WHAT THIS TASK INVOLVES:
From the records below, give the number of lines that contain the string "picture", without any other text.

Part of a data file:
* BEGIN *
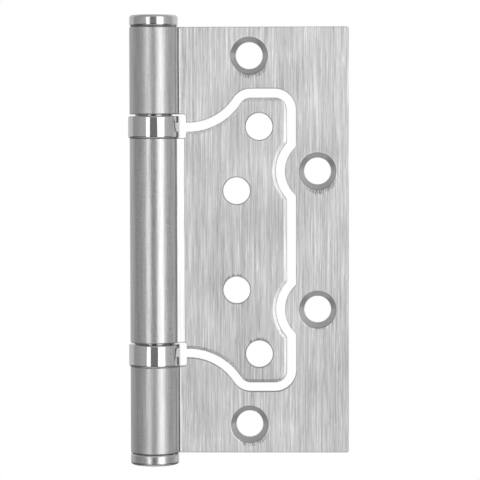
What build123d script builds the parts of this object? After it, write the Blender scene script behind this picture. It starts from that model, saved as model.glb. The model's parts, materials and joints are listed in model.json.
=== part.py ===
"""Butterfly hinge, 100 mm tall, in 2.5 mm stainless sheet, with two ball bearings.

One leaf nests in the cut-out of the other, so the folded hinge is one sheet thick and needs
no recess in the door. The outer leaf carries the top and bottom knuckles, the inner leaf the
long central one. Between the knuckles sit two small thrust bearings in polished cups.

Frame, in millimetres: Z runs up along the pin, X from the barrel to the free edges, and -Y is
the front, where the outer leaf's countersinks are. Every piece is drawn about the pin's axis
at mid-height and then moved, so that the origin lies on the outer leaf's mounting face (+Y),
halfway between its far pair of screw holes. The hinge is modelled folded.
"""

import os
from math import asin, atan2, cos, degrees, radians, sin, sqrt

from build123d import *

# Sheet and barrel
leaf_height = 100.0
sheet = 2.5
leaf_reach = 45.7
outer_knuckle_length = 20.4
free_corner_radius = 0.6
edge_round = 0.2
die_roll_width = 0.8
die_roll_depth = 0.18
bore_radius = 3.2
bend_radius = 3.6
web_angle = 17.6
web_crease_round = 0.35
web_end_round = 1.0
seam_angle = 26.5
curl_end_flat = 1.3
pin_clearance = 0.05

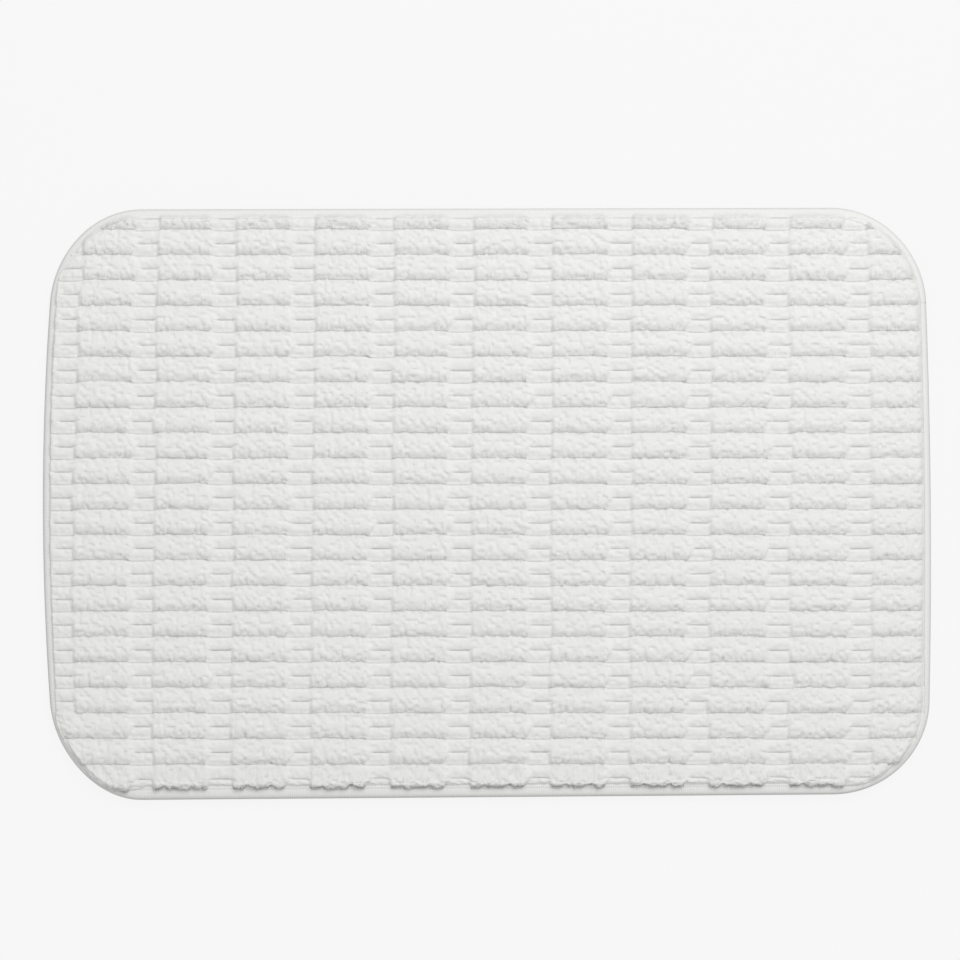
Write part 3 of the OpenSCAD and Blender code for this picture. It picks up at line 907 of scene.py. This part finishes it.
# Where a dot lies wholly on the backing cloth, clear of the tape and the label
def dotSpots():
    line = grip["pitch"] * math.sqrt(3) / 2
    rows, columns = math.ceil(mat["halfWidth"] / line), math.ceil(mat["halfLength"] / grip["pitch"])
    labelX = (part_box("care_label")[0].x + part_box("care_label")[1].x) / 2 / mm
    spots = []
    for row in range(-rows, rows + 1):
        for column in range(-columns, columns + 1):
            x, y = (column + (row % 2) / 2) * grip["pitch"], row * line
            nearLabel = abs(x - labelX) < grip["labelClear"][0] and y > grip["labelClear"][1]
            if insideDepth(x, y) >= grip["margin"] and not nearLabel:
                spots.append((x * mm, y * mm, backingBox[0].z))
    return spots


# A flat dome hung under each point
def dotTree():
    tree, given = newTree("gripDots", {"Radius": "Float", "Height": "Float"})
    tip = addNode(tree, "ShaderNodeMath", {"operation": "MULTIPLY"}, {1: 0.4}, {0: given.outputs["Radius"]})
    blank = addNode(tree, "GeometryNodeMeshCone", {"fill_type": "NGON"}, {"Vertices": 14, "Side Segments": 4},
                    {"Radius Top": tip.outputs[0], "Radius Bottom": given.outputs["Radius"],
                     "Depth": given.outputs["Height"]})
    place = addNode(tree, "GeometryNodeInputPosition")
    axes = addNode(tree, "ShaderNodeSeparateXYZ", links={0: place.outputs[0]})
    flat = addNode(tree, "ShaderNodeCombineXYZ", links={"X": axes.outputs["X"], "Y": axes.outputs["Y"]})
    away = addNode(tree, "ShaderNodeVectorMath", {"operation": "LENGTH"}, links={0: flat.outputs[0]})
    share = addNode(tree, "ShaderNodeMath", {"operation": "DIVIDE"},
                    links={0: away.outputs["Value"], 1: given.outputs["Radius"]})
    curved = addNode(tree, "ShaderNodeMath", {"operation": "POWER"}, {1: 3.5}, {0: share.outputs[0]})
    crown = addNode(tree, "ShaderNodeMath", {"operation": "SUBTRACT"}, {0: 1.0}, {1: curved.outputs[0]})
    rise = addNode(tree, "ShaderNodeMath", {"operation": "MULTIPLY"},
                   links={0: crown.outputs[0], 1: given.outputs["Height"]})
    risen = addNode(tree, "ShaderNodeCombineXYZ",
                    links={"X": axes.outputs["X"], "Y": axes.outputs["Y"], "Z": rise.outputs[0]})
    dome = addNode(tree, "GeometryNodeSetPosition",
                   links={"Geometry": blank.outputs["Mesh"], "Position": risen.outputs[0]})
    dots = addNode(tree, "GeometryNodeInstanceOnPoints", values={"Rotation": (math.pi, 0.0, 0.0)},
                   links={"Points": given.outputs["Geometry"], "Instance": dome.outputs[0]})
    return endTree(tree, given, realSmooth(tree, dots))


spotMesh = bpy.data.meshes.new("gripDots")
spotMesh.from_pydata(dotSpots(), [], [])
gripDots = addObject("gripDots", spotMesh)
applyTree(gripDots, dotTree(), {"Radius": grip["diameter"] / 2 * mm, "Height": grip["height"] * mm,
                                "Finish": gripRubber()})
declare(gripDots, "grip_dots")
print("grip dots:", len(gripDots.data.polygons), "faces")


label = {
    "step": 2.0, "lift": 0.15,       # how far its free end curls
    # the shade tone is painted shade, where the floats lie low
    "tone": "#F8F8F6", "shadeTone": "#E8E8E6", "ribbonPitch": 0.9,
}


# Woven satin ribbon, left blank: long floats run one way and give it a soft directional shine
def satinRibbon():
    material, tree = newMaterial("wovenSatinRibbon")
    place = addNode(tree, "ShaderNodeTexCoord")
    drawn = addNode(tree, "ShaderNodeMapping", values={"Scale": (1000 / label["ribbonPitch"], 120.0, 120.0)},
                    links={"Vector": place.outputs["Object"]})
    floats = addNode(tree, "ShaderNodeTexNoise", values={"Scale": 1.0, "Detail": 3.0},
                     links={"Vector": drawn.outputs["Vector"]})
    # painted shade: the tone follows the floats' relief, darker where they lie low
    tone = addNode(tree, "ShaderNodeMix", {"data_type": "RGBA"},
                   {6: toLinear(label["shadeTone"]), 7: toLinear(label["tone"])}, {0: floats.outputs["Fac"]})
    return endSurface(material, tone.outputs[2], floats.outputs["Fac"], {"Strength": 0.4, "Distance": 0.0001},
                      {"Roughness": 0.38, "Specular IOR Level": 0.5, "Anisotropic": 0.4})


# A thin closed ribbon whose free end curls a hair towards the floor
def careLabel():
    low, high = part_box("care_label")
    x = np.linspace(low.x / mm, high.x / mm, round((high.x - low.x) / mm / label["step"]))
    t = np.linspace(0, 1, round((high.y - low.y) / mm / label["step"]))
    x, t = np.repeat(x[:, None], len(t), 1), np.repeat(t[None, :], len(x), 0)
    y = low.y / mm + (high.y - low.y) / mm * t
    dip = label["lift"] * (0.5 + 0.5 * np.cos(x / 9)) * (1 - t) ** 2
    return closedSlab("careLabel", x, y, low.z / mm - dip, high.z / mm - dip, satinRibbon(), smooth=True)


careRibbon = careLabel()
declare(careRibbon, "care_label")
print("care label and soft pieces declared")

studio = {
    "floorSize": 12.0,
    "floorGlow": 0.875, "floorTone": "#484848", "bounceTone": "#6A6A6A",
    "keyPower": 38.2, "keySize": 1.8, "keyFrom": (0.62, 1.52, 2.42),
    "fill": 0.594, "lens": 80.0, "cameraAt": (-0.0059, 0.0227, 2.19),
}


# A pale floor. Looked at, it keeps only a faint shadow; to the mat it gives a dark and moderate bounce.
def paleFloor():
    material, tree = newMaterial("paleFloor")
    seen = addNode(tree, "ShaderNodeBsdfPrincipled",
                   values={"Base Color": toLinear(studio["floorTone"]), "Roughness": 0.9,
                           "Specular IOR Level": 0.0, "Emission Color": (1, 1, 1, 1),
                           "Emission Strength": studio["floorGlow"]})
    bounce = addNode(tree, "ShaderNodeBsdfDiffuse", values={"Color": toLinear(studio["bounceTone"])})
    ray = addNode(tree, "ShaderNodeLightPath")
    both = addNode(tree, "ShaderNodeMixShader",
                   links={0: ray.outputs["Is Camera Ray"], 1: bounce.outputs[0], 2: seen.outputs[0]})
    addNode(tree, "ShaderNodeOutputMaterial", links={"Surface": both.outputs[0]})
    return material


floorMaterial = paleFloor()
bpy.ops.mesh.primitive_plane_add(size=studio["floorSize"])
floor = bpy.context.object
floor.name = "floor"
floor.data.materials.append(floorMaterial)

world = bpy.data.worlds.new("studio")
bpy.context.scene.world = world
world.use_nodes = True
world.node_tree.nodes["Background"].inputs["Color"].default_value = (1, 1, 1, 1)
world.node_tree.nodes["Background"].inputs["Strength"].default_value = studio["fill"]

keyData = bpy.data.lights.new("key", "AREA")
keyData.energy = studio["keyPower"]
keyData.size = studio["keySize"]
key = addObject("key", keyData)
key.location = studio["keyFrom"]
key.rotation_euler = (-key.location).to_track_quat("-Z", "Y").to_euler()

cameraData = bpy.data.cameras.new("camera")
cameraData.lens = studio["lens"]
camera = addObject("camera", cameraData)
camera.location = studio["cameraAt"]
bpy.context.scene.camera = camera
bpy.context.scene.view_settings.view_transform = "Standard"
* END *
REPLY TO THE EXERCISE:
2